As I talked to friends and family, so many were interested in the idea. For months we continued on in that line of thinking, but as the date for the clinic got nearer and nobody was buying airline tickets, I began to worry. When we dropped down to less than 6 months out, I got really nervous. I began to send desperate emails about our need. My African friends were so certain that things would happen that they were already starting their evangelism push to go along with the clinic. I wanted to hide in the closet because I had begun to think that nobody would come. How are we going to get doctors and nurses to come with less than 6 months notice?
People began to help us look and within a couple of weeks, we thought we had a team of 12 coming from the US. It was less than we'd asked for, but more than I had dared to hope at that point. We started writing budgets and trying to find some funds for medicines. We made plans and started jumping through hoops. Slowly, slowly we worked the African relationship lines to get to where we needed to go. The whole way through I've been scared silly that I don't have the know how to pull this off. I have worried that we don't have time left to do what has to be done.
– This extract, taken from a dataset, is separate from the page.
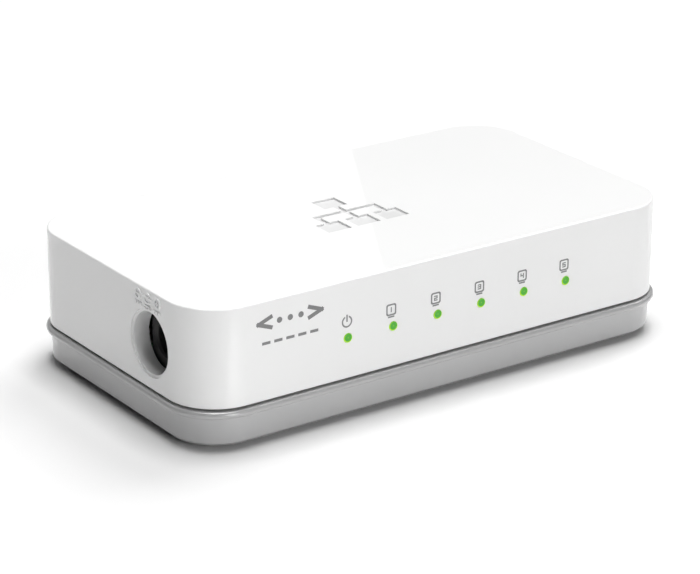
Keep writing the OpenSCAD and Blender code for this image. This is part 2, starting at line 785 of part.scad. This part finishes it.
top_cover();
front_marks();
bottom_base();
case_screws();
rating_label();
foot(-1, -1);  // foot_front_left
foot(1, -1);  // foot_front_right
foot(-1, 1);  // foot_rear_left
foot(1, 1);  // foot_rear_right
circuit_board();
board_screws();
rj45_housing();
rj45_solder_pins();
for (k = ports) port_contacts(k);
dc_jack_housing();
dc_centre_pin();
dc_spring_contact();
dc_solder_tabs();
light_guide();
status_led(0);  // status_led_power
for (k = ports) status_led(k);
for (k = ports) lan_transformer(k);
transformer_leads();
switch_chip();
switch_chip_leads();
crystal();
crystal_leads();
power_inductor();
regulator_chip();
protection_diode();
capacitor_can(can_places[0]);  // input_capacitor
capacitor_can(can_places[1]);  // output_capacitor
chip_resistors();
chip_capacitors();
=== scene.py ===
"""Looks of a small desktop network switch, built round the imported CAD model. Units are metres."""
import json
import math

import bpy
from mathutils import Matrix, Vector


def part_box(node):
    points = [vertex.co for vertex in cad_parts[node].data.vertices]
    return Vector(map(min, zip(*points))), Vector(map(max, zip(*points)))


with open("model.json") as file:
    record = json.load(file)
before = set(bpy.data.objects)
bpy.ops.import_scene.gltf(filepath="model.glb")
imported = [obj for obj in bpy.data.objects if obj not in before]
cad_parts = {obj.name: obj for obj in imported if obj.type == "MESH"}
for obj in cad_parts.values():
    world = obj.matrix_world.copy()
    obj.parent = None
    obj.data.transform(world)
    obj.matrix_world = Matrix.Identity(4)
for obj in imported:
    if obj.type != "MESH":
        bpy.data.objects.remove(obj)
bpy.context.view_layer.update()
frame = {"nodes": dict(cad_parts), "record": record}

MM = 0.001
NODES = frame["nodes"]


def middle_x(node):
    low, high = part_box(node)
    return (low.x + high.x) / 2


# Places that the materials need, from the frame where it has them
PORTS = 5
LAMP_FIRST = middle_x("status_led_power")
LAMP_PITCH = (middle_x("status_led_5") - LAMP_FIRST) / PORTS
LAMP_R = 0.8 * MM
LAMP_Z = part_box("light_guide")[1].z - 0.22 * MM - LAMP_R  # the guide stands this little above its heads
FRONT_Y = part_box("top_cover")[0].y
TOP_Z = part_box("top_cover")[1].z
EMBLEM_REACH = 14 * MM  # the sunk emblem lies within this of the middle
RIM_Z = 7.2 * MM  # top of the base's rim, where the seam starts
SILL_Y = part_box("top_cover")[1].y - 3 * MM  # the sill under the sockets lies behind this


# ---- node helpers ----------------------------------------------------------------------

class Paint:
    """A material's node tree with short calls for the nodes that this scene uses."""

    def __init__(self, name, color, roughness, **sockets):
        self.material = bpy.data.materials.new(name)
        self.material.use_nodes = True
        self.tree = self.material.node_tree
        self.shader = self.tree.nodes["Principled BSDF"]
        self.shader.inputs["Base Color"].default_value = (*color, 1)
        self.shader.inputs["Roughness"].default_value = roughness
        for socket, value in sockets.items():
            self.shader.inputs[socket.replace("_", " ")].default_value = value
        self.place = self.tree.nodes.new("ShaderNodeTexCoord").outputs["Object"]
        self.normal = None

    def node(self, kind, **settings):
        made = self.tree.nodes.new(kind)
        for key, value in settings.items():
            setattr(made, key, value)
        return made

    def link(self, source, target):
        self.tree.links.new(source, target)

    def moved(self, scale=(1, 1, 1), location=(0, 0, 0)):
        """The place on the object, stretched and shifted, for a texture to read."""
        made = self.node("ShaderNodeMapping")
        made.inputs["Scale"].default_value = scale
        made.inputs["Location"].default_value = location
        self.link(self.place, made.inputs["Vector"])
        return made.outputs["Vector"]

    def noise(self, per_mm, detail=2.0, roughness=0.5, source=None):
        """Noise whose features are 1 / per_mm millimetres across."""
        made = self.node("ShaderNodeTexNoise")
        made.inputs["Scale"].default_value = per_mm / MM
        made.inputs["Detail"].default_value = detail
        made.inputs["Roughness"].default_value = roughness
        self.link(source or self.place, made.inputs["Vector"])
        return made.outputs["Fac"]

    def cells(self, per_mm):
        """Cells that are 1 / per_mm millimetres across: the distance from each one's centre."""
        made = self.node("ShaderNodeTexVoronoi", feature="F1")
        made.inputs["Scale"].default_value = per_mm / MM
        self.link(self.place, made.inputs["Vector"])
        return made.outputs["Distance"]

    def math(self, operation, a, b=0.0, c=0.0):
        made = self.node("ShaderNodeMath", operation=operation)
        for socket, value in zip(made.inputs, (a, b, c)):
            if isinstance(value, bpy.types.NodeSocket):
                self.link(value, socket)
            else:
                socket.default_value = value
        return made.outputs[0]

    def spread(self, source, low, high, to_low=0.0, to_high=1.0, smooth=False):
        """Maps source from low..high to to_low..to_high, and clamps it."""
        made = self.node("ShaderNodeMapRange")
        made.interpolation_type = "SMOOTHSTEP" if smooth else "LINEAR"
        for socket, value in zip(list(made.inputs)[1:5], (low, high, to_low, to_high)):
            socket.default_value = value
        self.link(source, made.inputs["Value"])
        return made.outputs["Result"]

    def axes(self):
        made = self.node("ShaderNodeSeparateXYZ")
        self.link(self.place, made.inputs[0])
        return made.outputs

    def mix(self, factor, a, b):
        """A colour between a and b. Either may be a socket."""
        made = self.node("ShaderNodeMix", data_type="RGBA")
        self.link(factor, made.inputs["Factor"])
        colours = [s for s in made.inputs if s.type == "RGBA"]
        for socket, value in zip(colours, (a, b)):
            if isinstance(value, bpy.types.NodeSocket):
                self.link(value, socket)
            else:
                socket.default_value = (*value, 1)
        return [s for s in made.outputs if s.type == "RGBA"][0]

    def color(self, socket):
        self.link(socket, self.shader.inputs["Base Color"])

    def roughness(self, socket, low, high):
        self.link(self.spread(socket, 0, 1, low, high), self.shader.inputs["Roughness"])

    def rounded(self, radius_mm):
        """Shades hard edges as if they had this radius. Bumps that follow are laid over it."""
        made = self.node("ShaderNodeBevel", samples=6)
        made.inputs["Radius"].default_value = radius_mm * MM
        self.normal = made.outputs["Normal"]
        self.link(self.normal, self.shader.inputs["Normal"])
        self.link(self.normal, self.shader.inputs["Coat Normal"])

    def bump(self, height, depth_mm):
        made = self.node("ShaderNodeBump")
        made.inputs["Strength"].default_value = 1.0
        made.inputs["Distance"].default_value = depth_mm * MM
        self.link(height, made.inputs["Height"])
        if self.normal:
            self.link(self.normal, made.inputs["Normal"])
        self.normal = made.outputs["Normal"]
        self.link(self.normal, self.shader.inputs["Normal"])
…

From January on we have had a series of super great moments where we found just what we needed but didn't think we would get, that would be immediately followed by some kind of horrible news that threatened the entire project. Our hoped for team of 12 turned into a team of 3. Our 30 national volunteers, turned into a huge financial burden for their transportation money that we couldn't pay for. A budget that seemed to be covered turned into an endless list of things we don't have money for. We've had so many blessings along the way and obviously glimpses of His grace in our lives as well. The providential hand at work to make this happen has been quite apparent. The opposition to its success has been equally apparent. All I can think at this point is that I can't wait to see what will happen at this event. It is surely going to be great.
The hard thing now is that the time until clinic is so short and our list of things to do grows rather than shrinks. If you think about us, pray that we plan well, choose wisely and don't forget important things. Speaking of which, there are about a thousand things I should be doing.